Понятно, что объект, расположенный в сердце города, оказался в эпицентре этих дискуссий. Автор проекта Николай Холостенко пытался на ходу «переодеть» свое детище в какой-нибудь приемлемый декор, но представленные им варианты не заслужили окончательного утверждения. И незавершенную постройку попросту разобрали до основания как «не удовлетворяющую планировочным и архитектурно-пространственным требованиям». К концу 1930-х годов на ее месте, уже по более умеренному проекту московских специалистов, выстроили нынешнее здание ЦУМа.

 

Кстати

Кредитная история

 

При строительстве частных домов продолжительные паузы случались редко. Владелец, вкладывая деньги, добивался скорейшей отдачи в виде доходов с недвижимости. Если возникала долгая заминка, выгоднее было не дожидаться поступлений, а побыстрее перепродать «мертвое» имущество тому, кто располагал необходимыми средствами. Впрочем, встречались и исключения.

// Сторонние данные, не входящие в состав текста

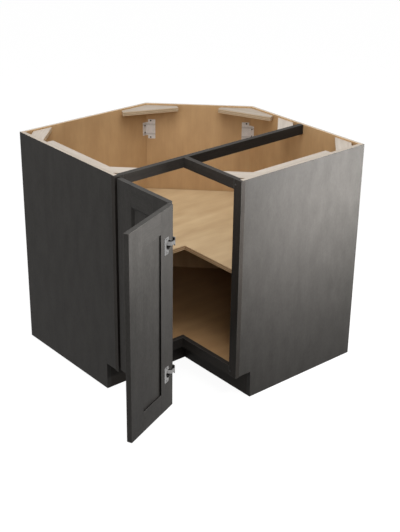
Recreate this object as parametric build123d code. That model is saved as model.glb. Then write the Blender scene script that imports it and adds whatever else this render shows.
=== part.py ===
from build123d import *
import math
import os

# Easy reach corner cabinet with a bi-fold door, in millimetres.
# The origin is the room corner on the floor. The two walls are the planes X=0 and Y=0,
# and the cabinet lies in negative X and negative Y. The left leg's face frame faces -Y,
# the right leg's faces -X. Both legs are mirror images in the plane X=Y.

# Driving dimensions of the cabinet
WALL_LENGTH = 914.4
HEIGHT = 876.3
LEG_DEPTH = 609.6
KICK_HEIGHT = 107.95
KICK_SETBACK = 76.2
DIAGONAL_START = 311.0

# Face frame
FRAME_THICK = 19.0
FRAME_WIDTH = 38.1
TENON_LENGTH = 9.0
TENON_THICK = 8.0
TENON_SHOULDER = 6.0

# Panels
END_THICK = 15.9
END_INSET = 3.0
END_SEAT = 10.0
END_RABBET = 9.5
BACK_THICK = 12.7
FLOOR_THICK = 12.7
FLOOR_DADO = 6.35
KICK_THICK = 12.7

# Blocks and cleats below the worktop
BLOCK_THICK = 16.0
BLOCK_DROP = 6.0
BLOCK_LEG = 120.0
BLOCK_TIP = 37.0
WIDE_BLOCK_LEG = 125.0
WIDE_BLOCK_END = 24.0
CLEAT_WIDTH = 36.0
CLEAT_GAP = 16.0

# Shelf and its pins
SHELF_TOP = 507.5
SHELF_THICK = 17.5
SHELF_FRONT = 567.0
SHELF_GAP = 2.0
PIN_LIFT_GAP = 0.3
PIN_STUD_R = 2.5
PIN_STUD_LENGTH = 9.0
PIN_SPOON = 10.0
PIN_WIDTH = 9.0
PIN_PLATE = 2.0
PIN_DROP = 12.0
PIN_PLACES_ON_END = (-525.0, -70.0)
PIN_PLACES_ON_BACK = (-790.0, -370.0)

# Corner brackets
BRACKET_PLATE = 1.6
BRACKET_WALL_WIDTH = 19.0
BRACKET_TAB_START = 7.5
BRACKET_TAB_END = 37.0
BRACKET_BODY = (742.0, 797.0)
BRACKET_TABS = (728.0, 810.0)
BRACKET_RIB = 1.4
BRACKET_RIBS = (748.0, 788.0)
BRACKET_SCREWS_WALL = (754.0, 783.5)
BRACKET_SCREWS_TABS = (733.5, 804.5)
BRACKET_WALL_SCREW_INSET = 8.0
BRACKET_TAB_SCREW_INSET = 18.0

# Door leaves, closed
LEAF_WIDTH = 275.0
LEAF_THICK = 19.0
LEAF_BOTTOM = 117.5
LEAF_TOP = 870.0
LEAF_GAP = 3.0
LEAF_OVERLAY_EDGE = 6.0
MEMBER_WIDTH = 78.0
PANEL_THICK = 6.3
PANEL_GROOVE = 9.5

# Hinge places and poses
HINGE_HEIGHTS = {"upper": 740.0, "lower": 259.0}
HINGE_AXIS_INSET = 8.0
FOLD_AXIS = (-625.6, -625.6)
DOOR_AT_REST = 90.0
UNFOLDED_AT_REST = 22.0

# Hinge cups
CUP_RADIUS = 17.5
CUP_WALL = 1.0
CUP_FLOOR = 0.6
CUP_FLANGE_WIDTH = 28.0
CUP_FLANGE_HEIGHT = 61.0
CUP_FLANGE_THICK = 1.2
CUP_FLANGE_CORNER = 4.0
CUP_SCREW_SPACING = 48.0
CUP_SCREW_OFFSET = 13.0
STILE_CUP_EDGE = 3.0
STILE_CUP_DEPTH = 15.0
FOLD_CUP_EDGE = 12.0
FOLD_CUP_DEPTH = 13.0

# Stile hinge arm
STILE_PIN_R = 1.5
STILE_PIN_HALF = 10.4
RUNNING_GAP = 0.05
BARREL_R = 2.7
ARM_METAL = 1.6
ARM_HALF = 5.0
ARM_DROP = 2.0
BASE_HALF = 29.0
BASE_SCREW_SPACING = 46.0
BASE_CORNER = 4.0
BASE_INSET = 0.5

# Fold hinge arm and fork
FOLD_PIN_R = 2.0
FOLD_PIN_HALF = 17.5
FOLD_EYE_R = 4.5
FOLD_EYE_HALF = 14.5
FOLD_ARM_METAL = 2.5
FOLD_ARM_HALF = 7.0
FOLD_ARM_RISE = 6.0
FOLD_ARM_BEND = 3.0
FOLD_ARM_FOOT = (-8.0, 4.0, 13.0)
FOLD_ARM_DROP = 2.0
CHEEK_INSIDE = 14.8
CHEEK_METAL = 2.0
FORK_HALF = 26.0
FORK_PLATE = 2.0
FORK_RISE = 3.5
FORK_LENGTH = 30.0
FORK_SCREW_SPACING = 42.0
FORK_SLOPE = 2.5
FORK_LIP = 2.0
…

«Дом Славянского». С открытки начала ХХ в.

 

Так, популярный хоровой дирижер Дмитрий Агренев-Славянский пожелал соорудить доходное здание с грандиозным залом на 5000 мест. Он выбрал участок в самом начале Крещатика. В 1891 году архитектор Николай Казанский подготовил проект, постройка должна была обойтись в 300 тыс. рублей. Хормейстер взял кредит. Но масштабные работы, сопровождавшиеся многочисленными согласованиями, затянулись. Лет десять строительство «дома Славянского» не удавалось закончить. Агренев не смог рассчитаться с банком. Он надеялся на спонсоров, которые могли бы поддержать его замысел — увы, тщетно. В результате участок и здание дирижера были проданы с молотка.